Возвышение Валиханова совпало по времени с фундаментальной перестройкой имперских учреждений в ходе Великих реформ после поражения России в Крымской войне. Вслед за освобождением крепостных правительство Александра II планировало провести большие судебные реформы[326]. В том числе планировалось создать суды, которые распространили бы действие имперского права на более единообразной основе по всей территории империи. Но Валиханов возражал против внедрения имперского права, апеллируя к одному принципу, давно применявшемуся на неспокойных границах. Он предполагал, что практика администрирования через «обычное право» может служить прагматичной альтернативой государственной поддержке ислама и перспективным инструментом постепенной интеграции казахов в главное русло жизни в империи.

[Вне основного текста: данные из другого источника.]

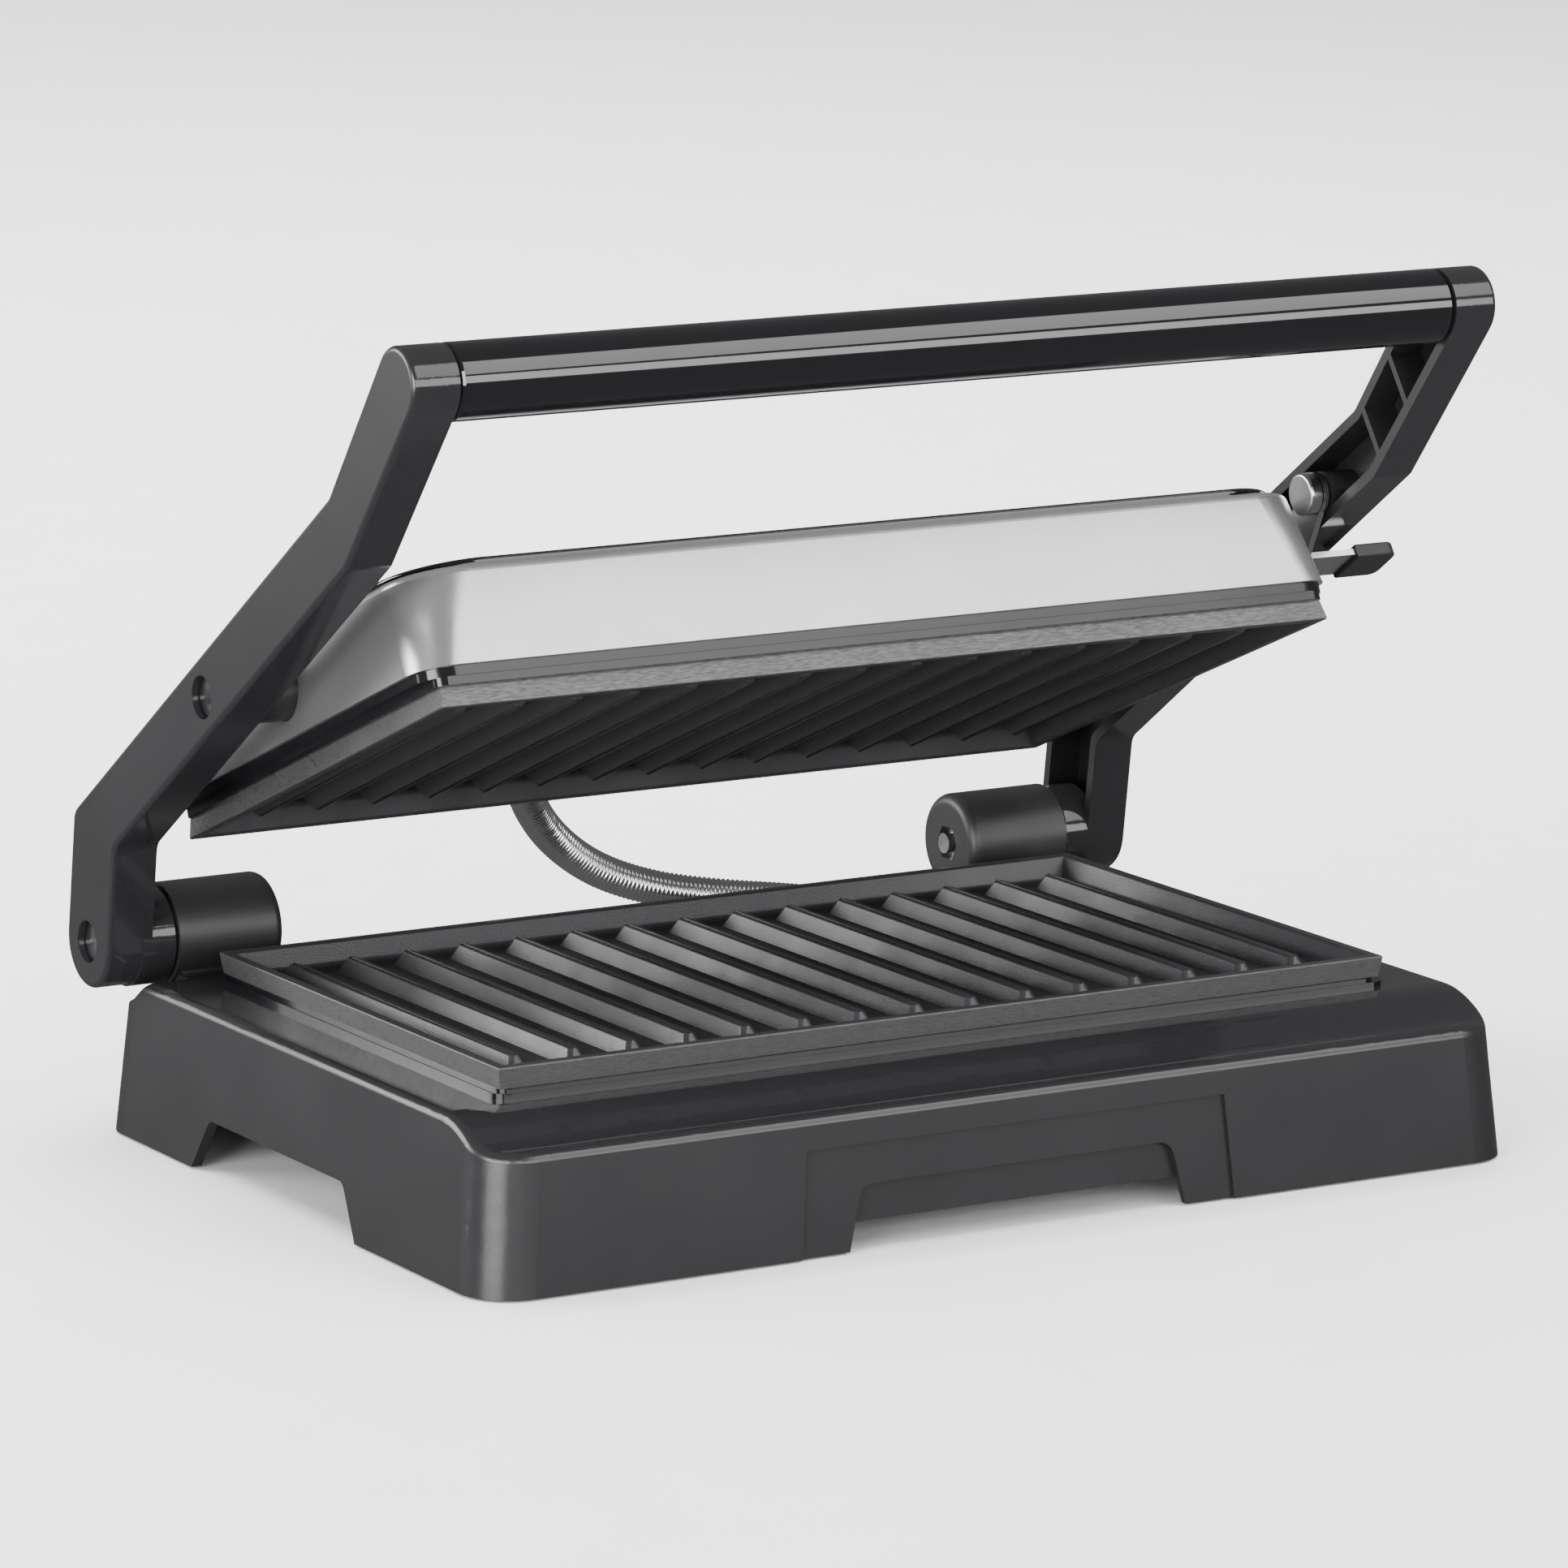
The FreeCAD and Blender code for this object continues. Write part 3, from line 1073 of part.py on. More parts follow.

Официально санкционированная практика обычного права имела долгую историю, будучи применяемой в управлении как православными крестьянскими общинами, так и коренными народами в пограничных землях. Уже во второй четверти XVIII в. царские власти приказали данническим племенам Сибири разбирать внутренние споры перед своими «старейшинами». Позже законодатели заключили, что народы, которые так сильно отличаются от православных своими верованиями, манерами, внешним видом и вообще образом жизни, должны иметь и другие правовые нормы. Государство предоставило право жить согласно обычному праву тем народам, которые, по-видимому, имели более низкий уровень социальной организации и нуждались в защите от более хитрых людей-хищников – таких, как русские поселенцы и администраторы. Указ 1783 г. даровал различным племенам Иркутской губернии свободу «по гражданским делам между ними разбираться» перед их «старшин или выборных»[327]. Конечно, государство сохраняло монополию на ведение судебных дел, в которых оно имело интерес, и защищало свою прерогативу определять, какие преступления должны наказываться по общим законам.
На практике местные чиновники активно участвовали в определении форм, которые принимало обычное право в каждой общине. Российские власти, как и их современники в Британской Ост-Индской компании, искали у коренных народов видных лиц и тексты, которые, по-видимому, хранили сведения о местных «законах и обычаях». В Бенгалии администраторы переводили и компилировали тексты в поисках компендиума, основанного на однозначных правилах «индуистского» и «магометанского» права, которые помогали бы британским колониальным властям контролировать местный юридический персонал[328]. Царские бюрократы искали аналогичные источники. В Сибири при контактах с местным населением они просили дать им авторитетные тексты. Власти рассчитывали, что эти записи помогут им упорядочить апелляции и заявления, выдвинутые «недовольными» конфликтующими интерпретаторами норм обычного права. Предполагалось с самого начала, что царские чиновники будут участвовать в разработке обычного права. Принимая прошения от неудовлетворенных тяжущихся сторон, они создавали механизм апелляции, превращая губернаторов и полицию в главных действующих лиц в процессе дефиниции и имплементации норм обычного права[329].